As Reay put it, “Buyer perception and lender perception have changed. We may have seen the peak. There’s a little more caution out there.”

To understand the swing in hotel investment you have to recall how badly the Great Recession stung tourism. A recent report from Green Street highlights the recessionary pain:

• Travel plans – corporate and consumer – were widely canceled, so average hotel occupancy fell to 63 percent in 2007 from 71 percent two years earlier.

• “Vacancy” signs meant heavy discounting as average nightly room rates fell 11 percent in 2009.

• Thus a key measure of hotel cash flow – “Revpar” in industry lingo – fell by 18 percent in 2009.

The sharp downturn knocked out many hotel owners. For example, lenders took over the 400-room St. Regis Monarch Beach resort in 2009. But while most of the economy struggled with a tepid recovery, the hotel business rebounded almost as sharply as it tumbled.

Rooms filled up quickly. Industry occupancy was back above 70 percent by 2012 and at 74 percent last year. Discounts are mainly history, too: Room rates are up 23 percent in six years.

These improved finances lured hotel buyers en masse, and the typical hotel trust was valued last year at double the 2009 lows. But now the party may be over. Why?

Green Street notes that while leisure travel remains strong, the highly profitable business travel is pinched as corporations struggle with their thinning profits. That means hotel cash-flow growth has cooled just when hotels’ major operating costs like wages and property taxes are on the rise.

“Transaction activity has slowed recently; it’s not clear where hotel values are,” Green Street wrote.

Look at the valuation fog at the Montage. Strategic paid $360 million for the Orange County resort in January 2015. When Blackstone bought Strategic at year’s end, it valued the Montage at $270 million, according to Atlas.

China’s Anbang last week stunned the hotel business by quitting a heated bidding war for the Starwood Group, which owns the Sheraton and Westin hotel chains.
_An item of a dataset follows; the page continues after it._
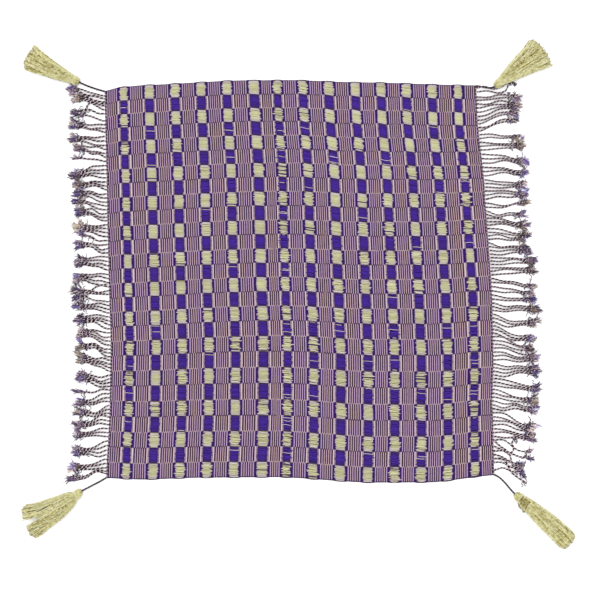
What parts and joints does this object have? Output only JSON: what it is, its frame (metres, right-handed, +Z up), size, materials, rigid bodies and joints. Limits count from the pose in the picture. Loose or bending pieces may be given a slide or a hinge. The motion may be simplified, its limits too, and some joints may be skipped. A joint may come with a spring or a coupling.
{
  "type": "fringed scarf",
  "caption": "Square hand-woven scarf laid flat, with columns of two-colour blocks, twisted knotted fringes on two sides and a tassel tied to each corner.",
  "frame": {"origin": "middle of the footprint, on the surface that the scarf lies on", "axes": "+Z up from the surface, +X along the warp towards one fringe, +Y towards one selvedge"},
  "size_m": [0.9862, 0.9082, 0.0096],
  "materials": {
    "cloth": "matt cotton, purple and cream, woven in stripes and blocks",
    "fringe": "twisted two-colour cotton with fluffy cut ends",
    "tassel": "soft cream cotton yarn with a slight sheen",
    "tie": "dark twisted cotton thread"
  },
  "bodies": {
    "root": {"cloth": "cloth", "fringe_left": "fringe", "fringe_right": "fringe", "tassel_top_left": "tassel", "tassel_top_right": "tassel", "tassel_bottom_left": "tassel", "tassel_bottom_right": "tassel", "tie_top_left": "tie", "tie_top_right": "tie", "tie_bottom_left": "tie", "tie_bottom_right": "tie"}
  },
  "joints": []
}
Anbang, citing “various market considerations,” pulled a $14 billion offer that had bested a bid from Marriott International.

Analyst Reay of Atlas doesn’t think the cooling of hotel values means a painful reversal for the industry in the works, like we saw in the last recession.

“It’s cautious optimism, as opposed as to irrational exuberance,” Reay says.

Could it simply be sanity returning to the hotel market?